Which is what many companies do in practice. Say there's a company that's not in the Bay Area and has some potentially remote openings. As a Bay Area resident, go in demanding a FAANG in-person salary and most of them will laugh at you unless you're someone very unique who they need.


I mean, I strongly encourage all people who, when presented with the option of getting a very good deal on an expensive and valuable thing, to take it.

In equilibrium, you'd expect someone's programming skillset not to massively drop in value because they moved slightly far away in essentially the same legal jurisdiction. Until we reach that equilibrium, there is money waiting to be collected by firms who hire American engineers to work remotely.


In my understanding when you move away from hot-spots like San Francisco it is not your skill that loses value, but you that lose power in asking for an higher salary.

Also it is not that devs in SF are especially good; I would guess that the distribution of skill is power law (specifically the number of devs in the global n-th percentile as a function of the total number of devs in the hiring pool) and it might be argued that the competitions is counterbalancing any positive effect of that.

In the end it is a position of which job market do you want to be in.

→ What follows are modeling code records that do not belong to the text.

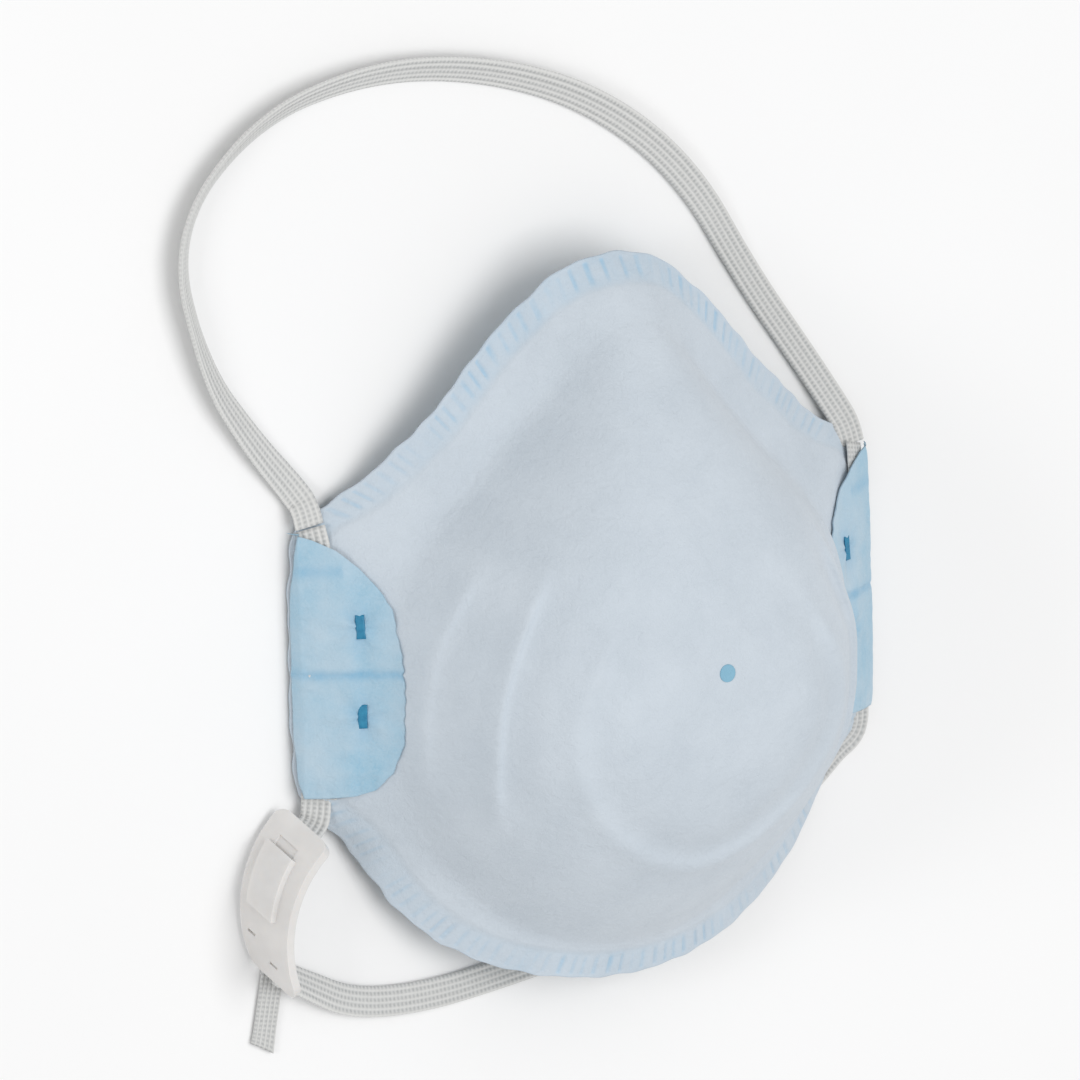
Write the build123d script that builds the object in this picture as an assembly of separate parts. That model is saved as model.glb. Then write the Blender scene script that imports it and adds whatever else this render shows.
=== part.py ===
from build123d import *
import math
import os
import numpy as np

# Disposable cup-shaped dust mask, millimetres.
# +Z is the front of the mask, +Y points to the nose, X runs ear to ear.
# It stands on its face seal: the undersides of the two side wings are at z = 0.
os.makedirs("parts", exist_ok=True)

# ---------------- driving dimensions ----------------
LIFT = 0.95            # height of the web's outer face over its lowest measured edge
SHIFT_Y = 3.35         # middle of nose and chin
APEX = 51.6            # height of the dome over the face plane
T_OUTER = 1.20         # moulded outer web
T_FILTER = 0.70        # filter web
T_LINING = 0.50        # inner lining
CRIMP_WIDTH = 5.5      # welded band round the edge
CRIMP_SQUEEZE = 0.40   # thickness left in that band
STRAP_W = 6.0          # elastic band width
STRAP_T = 0.8          # elastic band thickness
STRAP_Z = 0.05         # underside of a band that lies on the table
FLAP_T = 0.50
WELD_W, WELD_L = 1.6, 4.8
BUCKLE_T = 1.6         # buckle plate
BUCKLE_W = (2.8, -6.4, 12.2)   # across the plate, from its low edge to its high edge

# half outline of the rim, nose to chin: x, y, z of the outer face
RIM = [
    (0, 74.4, 13.4), (6, 73.8, 13.2), (12.9, 71.0, 12.3), (19, 66.3, 11.2), (25.9, 60.1, 10.0),
    (32, 53.2, 9.0), (39, 45.6, 7.8), (47, 38.3, 5.2), (52, 34.4, 3.2), (57.6, 31.0, 1.8),
    (62.3, 28.6, 0.9), (64.6, 25.5, 0.4), (65.6, 18, 0.2), (66, 0, 0.1), (65.8, -16, 0.2),
    (65.0, -24.5, 0.4), (62.8, -28.5, 0.9), (59, -32.4, 1.4), (55.2, -36.5, 2.0), (52.5, -40.4, 2.6),
    (49.7, -44.5, 3.3), (46.6, -48.7, 4.0), (42.4, -53.1, 4.9), (37, -57.5, 6.1), (28, -62.4, 8.6),
    (18, -65.6, 10.9), (9, -67.2, 12.3), (0, -67.7, 12.9)]
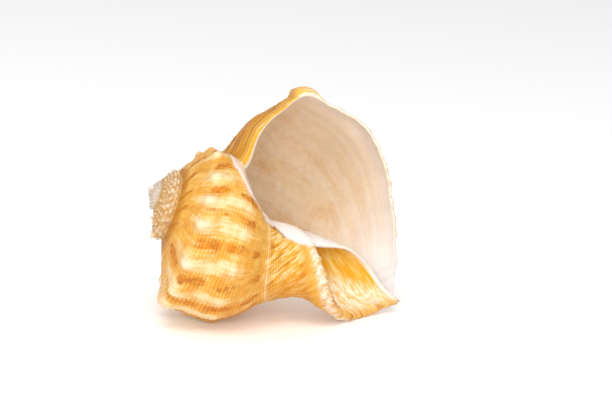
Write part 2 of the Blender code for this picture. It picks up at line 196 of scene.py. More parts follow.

Are the employees in San Francisco required to be there? If so, yes they should get San Francisco wages. However for people who can work anywhere it should be the same wages - if you want to live in San Francisco don't work for us we will hire the cheaper people in Des Monies who are just as good. If they can't hire people in Des Moises cheaper that means they are not paying enough


I am making a more fundamental point, which is that the current developer salaries (in general, worldwide) would not be as high if the cost of living were not high in the specific places where software companies congregate. These high salaries would otherwise not exist, because they are not based on an objective skills or supply-based metric. It is not as if SF developers are 3x more skilled than Des Moines ones. Clearly the assumption that salaries should factor in the cost of living is a factor.

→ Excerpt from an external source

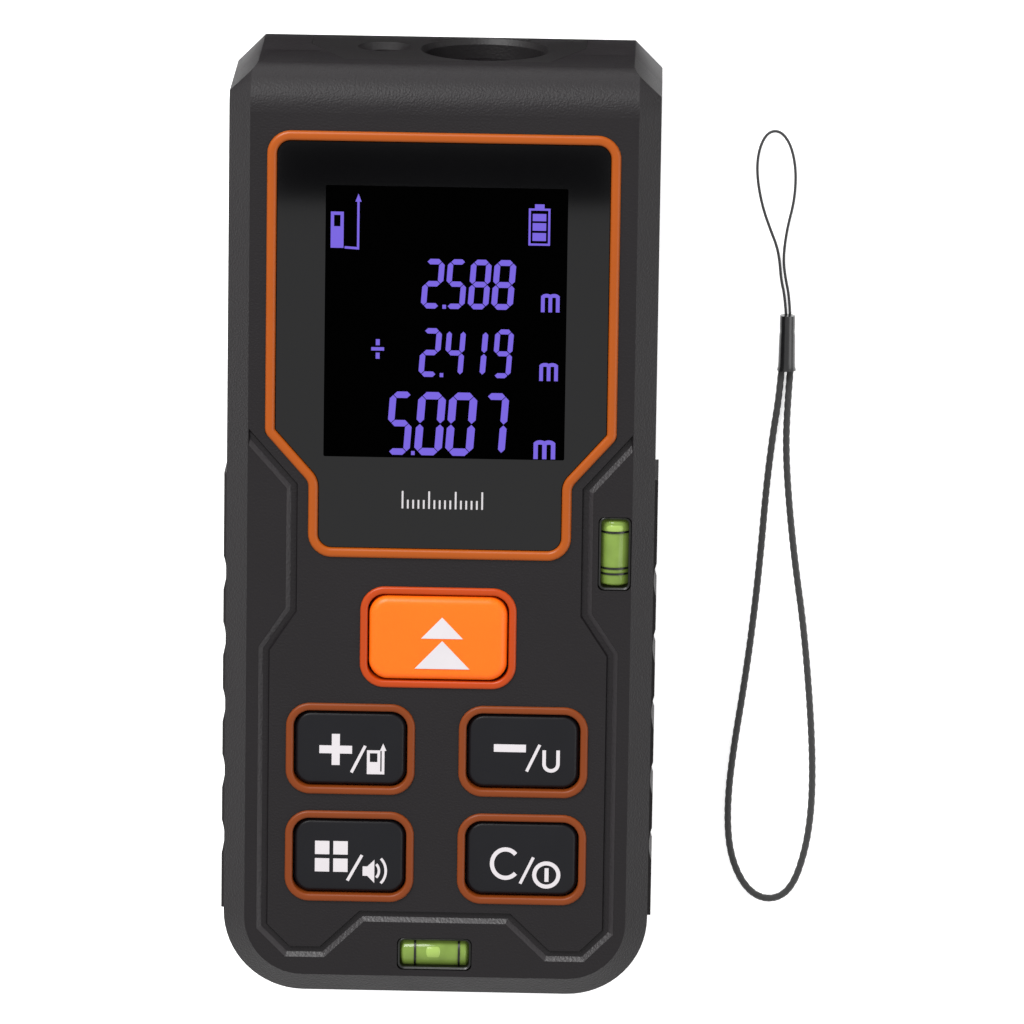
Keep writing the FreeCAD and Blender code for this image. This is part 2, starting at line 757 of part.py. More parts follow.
def make_optics():
    panel = new_body("optics_panel")
    add_prism(panel, optics_outline("0.05"), "-body_length / 2", "optics_wall", "XZ_Plane")
    laser = ("laser_across", "body_length / 2 - 6", "laser_up")
    add_cylinder(panel, laser, "laser_radius", "8", "Y", cut=True)
    add_cone(panel, ("laser_across", "body_length / 2 - 0.8", "laser_up"), "laser_radius",
             "laser_radius + 1", "0.81", "Y", cut=True)
    receiver = ("receiver_across", "body_length / 2 - 6", "receiver_up")
    add_cylinder(panel, receiver, "receiver_radius", "8", "Y", cut=True)
    add_cone(panel, ("receiver_across", "body_length / 2 - 0.7", "receiver_up"), "receiver_radius",
             "receiver_radius + 0.4", "0.71", "Y", cut=True)

    chassis = new_body("optics_chassis")
    back = "body_length / 2 - optics_wall - optics_back_gap"
    add_box(chassis, ("-chassis_half", "chassis_foot", "chassis_low"),
            ("2 * chassis_half", back + " - chassis_foot", "chassis_height"))
    add_cylinder(chassis, ("laser_across", "16", "laser_up"), "module_radius + 0.05", "50", "Y", cut=True)
    add_cylinder(chassis, ("receiver_across", "22", "receiver_up"), "receiver_radius - 1.1",
                 "40", "Y", cut=True)
    add_cylinder(chassis, ("receiver_across", "16", "receiver_up"), "1.5", "10", "Y", cut=True)

    window = new_body("laser_window")
    add_cylinder(window, ("laser_across", "body_length / 2 - 2", "laser_up"), "laser_radius", "0.8", "Y")
    lens = new_body("receiver_lens")
    rim = "body_length / 2 - optics_wall"
    add_cylinder(lens, ("receiver_across", rim, "receiver_up"), "receiver_radius - 0.02", "lens_edge", "Y")
    add_cone(lens, ("receiver_across", rim + " + lens_edge", "receiver_up"),
             "receiver_radius - 0.02", "receiver_radius - 3.5", "lens_crown", "Y")
    barrel = new_body("laser_module")
    add_cylinder(barrel, ("laser_across", "module_foot", "laser_up"), "module_radius",
                 "body_length / 2 - optics_wall - 0.6 - module_foot", "Y")
    add_cylinder(barrel, ("laser_across", "module_foot + 1.5", "laser_up"), "module_radius - 1",
                 "body_length / 2 - 30", "Y", cut=True)
    collimator = new_body("collimator_lens")
    add_cylinder(collimator, ("laser_across", "collimator_along", "laser_up"), "module_radius - 1.02",
                 "collimator_thickness", "Y")
    receiver_board = new_body("receiver_board")
    add_box(receiver_board, ("-11", "16.4", "3"), ("23", "1.4", "12.5"))
    sensor = new_body("light_sensor")
    add_cylinder(sensor, ("receiver_across", "17.85", "receiver_up"), "1.4", "2.6", "Y")


def make_vial(name, spot, along):
    """A clear block with a bore, the fluid that fills it and the bubble that travels in the fluid."""
    across_centre, along_centre = spot
    sizes = ("vial_wide - 0.1", "vial_long - 0.1") if along == "Y" else ("vial_long - 0.1", "vial_wide - 0.1")
    block = new_body(name + "_vial")
    low = ("%s - (%s) / 2" % (across_centre, sizes[0]), "%s - (%s) / 2" % (along_centre, sizes[1]),
           "vial_top - vial_deep")
    add_rounded_box(block, low, sizes + ("vial_deep",), "0.65")
    middle_up = "vial_top - fluid_radius - 0.35"

    def start_at(back_off, up):
        if along == "Y":
            return (across_centre, "%s - (%s)" % (along_centre, back_off), up)
        return ("%s - (%s)" % (across_centre, back_off), along_centre, up)
    add_cylinder(block, start_at("fluid_length / 2", middle_up), "fluid_radius", "fluid_length",
                 along, cut=True)
    fluid = new_body(name + "_vial_fluid")
    add_cylinder(fluid, start_at("fluid_length / 2", middle_up), "fluid_radius - 0.01", "fluid_length", along)
    channel_up = "vial_top - 0.5 - bubble_radius"
    add_cylinder(fluid, start_at("fluid_length / 2 - 0.2", channel_up), "bubble_radius + 0.12",
                 "fluid_length - 0.4", along, cut=True)
    return start_at, channel_up


def make_vials():
    start_at, channel_up = make_vial("side", ("side_vial_across", "side_vial_along"), "Y")
    bubble = new_body("side_bubble")
    add_cylinder(bubble, start_at("-1.3", channel_up), "bubble_radius", "2.4", "Y")
    start_at, channel_up = make_vial("foot", ("0", "foot_vial_along"), "X")
    bubble = new_body("foot_bubble")
    add_cylinder(bubble, start_at("1.45", channel_up), "bubble_radius", "2.2", "X")


def make_battery_parts():
    door = new_body("battery_door")
    half = "bay_half_width + door_ledge - door_gap"
    head = "bay_head + door_ledge - door_gap"
    add_rounded_box(door, ("-(%s)" % half, DOOR_HINGE, "0"),
                    ("2 * (%s)" % half, "%s - (%s)" % (head, DOOR_HINGE), "door_thickness"), "1.4")
    add_cylinder(door, ("-(%s) + 1.4" % half, DOOR_HINGE, "door_thickness / 2"), "door_thickness / 2",
                 "2 * (%s) - 2.8" % half, "X")
    add_cylinder(door, ("-(%s) - hinge_pin_reach" % half, DOOR_HINGE, "door_thickness / 2"),
                 "hinge_pin_radius", "2 * (%s) + 2 * hinge_pin_reach" % half, "X")
    for step in range(4):
        groove = ("-5 + %s" % (step * 0.4), "bay_head - 6 + %s" % (step * 1.3), "-0.2")
        add_box(door, groove, ("10 - %s" % (step * 0.8), "0.6", "0.5"), cut=True)
    pad = new_body("battery_pad")
    add_box(pad, ("-8", "bay_foot + 16", "door_thickness"), ("16", "16", "0.5"))

    lower = new_body("spring_contacts")
    strip = ("2 * bay_half_width - 1", "contact_thickness", "contact_height")
    add_box(lower, ("-bay_half_width + 0.5", "bay_foot", "contact_low"), strip)
    for across in ("-cell_pitch / 2", "cell_pitch / 2"):
        add_cone(lower, (across, "bay_foot + contact_thickness", "cell_up"), "3.2", "1.8",
                 "spring_length", "Y")
    upper = new_body("plate_contacts")
    add_box(upper, ("-bay_half_width + 0.5", "bay_head - contact_thickness", "contact_low"), strip)
    for across in ("-cell_pitch / 2", "cell_pitch / 2"):
        reach = "bay_head - contact_thickness - (%s + cell_length)" % CELL_FOOT
        add_cylinder(upper, (across, CELL_FOOT + " + cell_length", "cell_up"), "2", reach, "Y")


def corner_radius(before, corner, after):
    """Radius of the arc that rounds one corner of a route."""
    first = corner - before
    last = after - corner
    half_turn = first.getAngle(last) / 2
    return 0.45 * min(first.Length, last.Length) / math.tan(half_turn)


def tube_path(points):
    """Straight runs joined by tangent arcs."""
    edges = []
    radii = []
    start = points[0]
    for before, corner, after in zip(points, points[1:], points[2:]):
        toward = (before - corner).normalize()
        away = (after - corner).normalize()
        radius = corner_radius(before, corner, after)
        radii += [radius]
        half_turn = (corner - before).getAngle(after - corner) / 2
        reach = radius * math.tan(half_turn)
        entry = corner + toward * reach
        leave = corner + away * reach
        inward = (toward + away).normalize()
        centre = corner + inward * math.hypot(radius, reach)
        middle = centre - inward * radius
        edges += [Part.LineSegment(start, entry).toShape(), Part.Arc(entry, middle, leave).toShape()]
        start = leave
    edges += [Part.LineSegment(start, points[-1]).toShape()]
    return Part.Wire(edges), radii


def make_cord(name, route, thickness):
    """A plain round tube along a route on the table."""
    radius = float(sheet.get(thickness)) / 2
    points = [FreeCAD.Vector(x, y, radius) for x, y in route]
    path, radii = tube_path(points)
    circle = Part.Wire([Part.Circle(points[0], points[1] - points[0], radius).toShape()])
    solid = path.makePipeShell([circle], True, False)
    expected = math.pi * radius ** 2 * path.Length
    if abs(solid.Volume / expected - 1) > 0.01:
        raise RuntimeError("%s volume %.3f, expected %.3f" % (name, solid.Volume, expected))
    print("%s length %.1f, radii %.2f to %.2f" % (name, path.Length, min(radii), max(radii)))
    cord = doc.addObject("Part::Feature", name)
    cord.Shape = solid
    cord.Placement = FreeCAD.Placement()
    cord.Label = name
    subparts.append(cord)


def make_strap():
    make_cord("strap_cord", STRAP_ROUTE, "strap_thickness")
    make_cord("strap_string", STRING_ROUTE, "string_thickness")
    sleeve = new_body("strap_sleeve")
    add_cone(sleeve, ("sleeve_across", "sleeve_foot", "sleeve_foot_radius"), "sleeve_foot_radius",
             "sleeve_head_radius", "sleeve_length", "Y")
    tail = value("sleeve_foot") + value("sleeve_length")
    dress(sleeve, "Fillet", lambda edge: edge.BoundBox.YMin > tail - 1e-3, "0.3")


def check_and_export():
    """Stop at any failed object, then write one STEP file for each sub-part."""
    doc.recompute()
    for item in doc.Objects:
        if "Invalid" in item.State or "Error" in item.State:
            raise RuntimeError("%s failed: %s" % (item.Label, item.State))
    os.makedirs("parts", exist_ok=True)
    for item in subparts:
        if item.Shape.isNull() or not item.Shape.isValid():
            raise RuntimeError("%s has no valid shape" % item.Label)
    for item in subparts:
        item.Shape.exportStep("parts/%s.step" % item.Label)
        box = item.Shape.BoundBox
        print("%-18s solids %d volume %9.2f  x %.2f..%.2f y %.2f..%.2f z %.2f..%.2f" % (
            item.Label, len(item.Shape.Solids), item.Shape.Volume, box.XMin, box.XMax,
            box.YMin, box.YMax, box.ZMin, box.ZMax))


fill_sheet()
make_front_cover()
make_rear_cover()
make_strap_pin()
make_rear_label()
make_grip("left_grip", -1)
make_grip("right_grip", 1)
make_screen_parts()
for key_name in KEY_SPOTS:
    make_key(key_name)
    make_key_ring(key_name)
fuse_copies("tactile_switches", make_switch, KEY_SPOTS.values())
fuse_copies("housing_screws", make_screw, SCREW_SPOTS)
fuse_copies("batteries", make_cell, [("-cell_pitch / 2", "0"), ("cell_pitch / 2", "0")])
make_boards()
make_optics()
make_vials()
make_battery_parts()
make_strap()
check_and_export()
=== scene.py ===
import math

import bmesh
import bpy
import numpy as np
from mathutils import Matrix, Vector


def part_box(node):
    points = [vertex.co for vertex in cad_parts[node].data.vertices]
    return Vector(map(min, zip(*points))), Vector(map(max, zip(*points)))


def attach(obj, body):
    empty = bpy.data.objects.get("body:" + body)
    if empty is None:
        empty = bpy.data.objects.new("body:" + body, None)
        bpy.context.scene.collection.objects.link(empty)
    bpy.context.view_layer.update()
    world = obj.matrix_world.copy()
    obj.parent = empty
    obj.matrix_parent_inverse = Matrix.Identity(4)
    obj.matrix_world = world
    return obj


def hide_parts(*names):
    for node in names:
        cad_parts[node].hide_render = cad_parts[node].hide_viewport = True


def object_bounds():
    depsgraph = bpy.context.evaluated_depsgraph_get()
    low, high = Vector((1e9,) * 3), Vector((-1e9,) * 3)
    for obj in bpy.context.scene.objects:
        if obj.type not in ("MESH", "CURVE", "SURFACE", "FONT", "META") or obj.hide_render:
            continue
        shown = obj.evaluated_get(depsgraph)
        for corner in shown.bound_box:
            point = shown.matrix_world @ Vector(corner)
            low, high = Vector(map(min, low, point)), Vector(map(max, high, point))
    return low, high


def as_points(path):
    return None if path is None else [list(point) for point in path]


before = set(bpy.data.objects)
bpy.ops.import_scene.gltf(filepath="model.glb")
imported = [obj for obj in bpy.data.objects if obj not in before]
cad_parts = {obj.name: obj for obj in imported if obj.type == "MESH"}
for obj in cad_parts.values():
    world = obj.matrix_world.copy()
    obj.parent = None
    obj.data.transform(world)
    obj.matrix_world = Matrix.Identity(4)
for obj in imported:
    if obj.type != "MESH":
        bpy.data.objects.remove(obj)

# Laser distance meter lying on its back, with its hand strap beside it. Sizes named in
# millimetres are turned to metres by MM; everything stands in the frame of the CAD model.

MM = 0.001
CAD_BOX = [list(corner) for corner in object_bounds()]


def box_mm(name):
    """Lowest and highest corner of a CAD node, in millimetres."""
    low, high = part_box(name)
    return np.array(low) / MM, np.array(high) / MM


# ---------------------------------------------------------------- camera

CAMERA_YAW = 0.985
CAMERA_PITCH = 12.902
CAMERA_ROLL = 0.83
CAMERA_DISTANCE = 1098.95
CAMERA_TARGET = (8.874, 3.579, 26.5)
CAMERA_LENS = 314.0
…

In a lot of ways, this extremely high baseline benefits everyone else in the industry, even if they don't directly work in SF/NYC/etc. The salaries of Des Moines developers are probably higher than they would otherwise be, as compared to other professions.

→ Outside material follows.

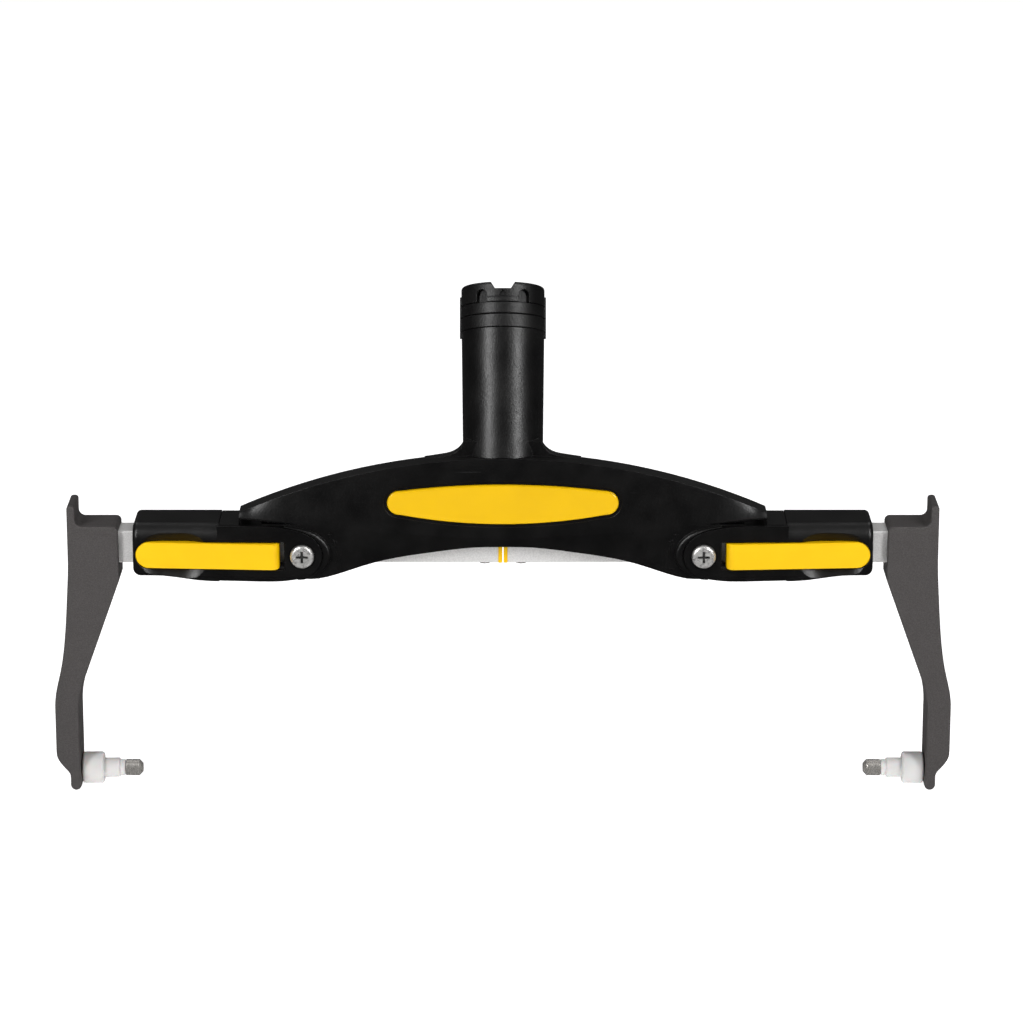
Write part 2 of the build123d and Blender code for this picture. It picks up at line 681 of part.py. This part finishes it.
def arm_rivet():
    """The rivet behind the arm that keeps it on the bar."""
    head = rod_y(RIVET_HEAD_R, RIVET_X, ARM_HALF_DEPTH, ARM_HALF_DEPTH + RIVET_HEAD, 0)
    head = fillet(head.edges().filter_by(GeomType.CIRCLE).sort_by(Axis.Y)[-1], 1.5)
    return head + rod_y(RIVET_R, RIVET_X, RIVET_END_Y, ARM_HALF_DEPTH, 0)


def spindle_pin():
    """The headed pin that the spindle turns on, pressed into the arm's foot."""
    head = rod_x(PIN_HEAD_R, PIN_TIP, NOSE_END - 0.2, SPINDLE_Z)
    tip = head.edges().filter_by(GeomType.CIRCLE).sort_by(Axis.X)[0]
    head = chamfer(tip, PIN_CHAMFER)
    return head + rod_x(PIN_SHANK_R, NOSE_END - 0.2, PIN_SEAT, SPINDLE_Z)


def spindle_bearing():
    """The stepped plastic spindle that centres and turns with the roller cover."""
    flange = rod_x(FLANGE_R, FLANGE_END, BEARING_START, SPINDLE_Z)
    flange = fillet(flange.edges().filter_by(GeomType.CIRCLE), FLANGE_ROUND)
    middle = rod_x(MIDDLE_R, MIDDLE_END, FLANGE_END, SPINDLE_Z)
    nose = rod_x(NOSE_R, NOSE_END, MIDDLE_END, SPINDLE_Z)
    solid = flange + middle + nose
    outer = [e for e in solid.edges().filter_by(GeomType.CIRCLE) if e.center().X < FLANGE_END - 1]
    convex = [e for e in outer if e.radius > NOSE_R + 0.1 or e.center().X < MIDDLE_END - 1]
    solid = chamfer(convex, STEP_CHAMFER)
    return solid - rod_x(PIN_SHANK_R + RUNNING_GAP, NOSE_END - 1, BEARING_START + 1, SPINDLE_Z)


# ---- locks


def face_slope():
    """How far the housing's front face falls back for each millimetre outwards."""
    return (PLATE_Y_OUTER - PLATE_Y_INNER) / (SLEEVE_END - PLATE_END)


def slant_cutter():
    """Everything in front of the housing's slanting face, and the bevel along its lower edge."""
    start = PLATE_END - 10
    length = SLEEVE_END + 10 - start
    front = PLATE_Y_INNER - 10 * face_slope()
    deep = 30.0
    points = [
        (front - deep, deep), (front, deep), (front, BEVEL_Z), (front + deep, BEVEL_Z - deep),
        (front - deep, BEVEL_Z - deep),
    ]
    section = Plane.YZ.offset(start) * Polygon(*points, align=None)
    return extrude(section, amount=length * sqrt(1 + face_slope() ** 2), dir=(1, face_slope(), 0))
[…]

And while it's nice to think that companies should pay people the maximum amount of money that they can afford, this is unfortunately not a rational economic move and it will collapse the moment any financial difficulties come into play.


> because they are not based on an objective skills or supply-based metric

Then you have to ask why do these clusters exist - with high skills, high salaries and high costs?

In my view, that's because there is value created by proximity.

It is more productive to have people co-located in the same office.

Also if you live in a major university town, or high tech area then that accelerates the exchange of ideas, particularly outside peoples direct areas of interest. This makes for better networked, more creative employees.

Co-location of companies also increases the chances of collaborations and deals.


The context here is an all-remote company though. As such they have rejected the advantages of proximity. They should be searching out the great but cheap people who want to live elsewhere.


But if those great people have any sense they will be working for a company that recognizes and rewards their skills and not simply offers a rate based on the area of the world they are in.

ie great people don't want to be competing on cost for work, unless they can capture some of the value of their greatness.

eg price for work completed rather than by the hour - so if they finish it in the half the time then they keep that value.

On the other hand, people currently average skill or below ( half... ) are more likely to be better off being paid by the hour.

So if you take a pure economic view, and everyone was behaving rationally, then a cost based hourly recruitment model gets you average and below workers.

ie you get what you pay for at equilibrium.

Of course what they are hoping is to exploit not being at equilibrium - countries with relatively high skills and low costs.

However they are going to be competing with companies based in those lower cost countries ( eg India ), who have both the low cost environment advantage and the ability to recruit locally and better select and retain employees.

My experience of working with even locally based companies that compete on price is high staff churn ( as the good ones find better employment ) - which really damages productivity.


TBH, if I were running an all-remote company, I'm not sure how hard I would try in general to match comp with big Silicon Valley employers. It's actually not clear to me that GitLab really does either. The pay scales for other popular cities are only about 10-20% below SF.

The phenomenon where of Googles/Facebooks/etc. offering mostly very attractive comp in spite of Bay Area CoL is actually relatively recent. Going back a couple of decades I looked at some employment options in Silicon Valley and the comp uplift wouldn't have covered the higher CoL relative to Massachusetts. And the companies freely acknowledged this.


The incentive to declutter cities is not Gitlab's.